Go to rebuilduhill.blogspot.com to see what you can do!
Send a message in support of rebuilding the schools -click here for email form.

VSB School Development Plan to be Released June 4th

A special school board working group will publicly release it’s final recommendations for the Dunbar/UBC area of the district Wednesday, June 4th. There are few indications of what the report might actually entail. A swirl of rumours have suggested everything from a UBC/St. Georges/Province joint venture/land swap to nothing at all. The clearest indication comes from a meeting with school representative committees early in May where a draft development plan was presented.
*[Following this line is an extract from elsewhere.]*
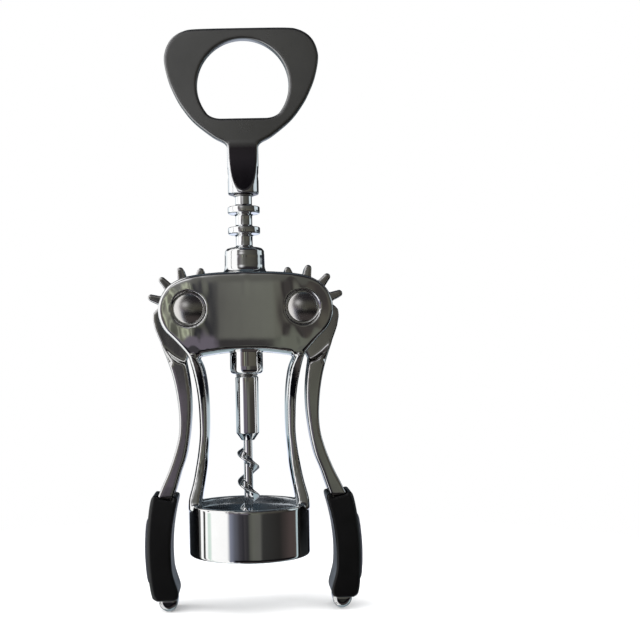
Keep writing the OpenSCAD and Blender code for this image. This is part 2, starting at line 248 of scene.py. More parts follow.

The plan contained very little real detail with the notable exception of a single page of ‘plans’ that included transforming U Hill into a science/math/technology high school in the former NRC Building on campus and closing the annex facility of Queen Elizabeth School. No details were provided at that meeting.

Ken Denike, chair of the VSB special working group and his collegue U HIl Liason trustee, Carol Gibson, attend a special joint U Hill Secondary and Elementary Parent Advisory Committee meeting May 28. At the meeting trustte Gibson reitereated her support of U HIll’s strong need for new facilities. Dr. Denike was somewhat more circumspect in his comments and was not able to offer much one way or the other.

Also in attendance was former MP and current VP-External for UBC, Stephen Owen. Mr. Owen made it clear that UBC continues to offer a very significant package to the school board and the province and remains strongly supportive of rebuilding schools in the community. A staff person from MLA and Premier Campbell’s constituency office was present, but had nothing to say. Many parents at the meeting expressed a hope that Mr. Campbell might take note of the condition of his alma matter.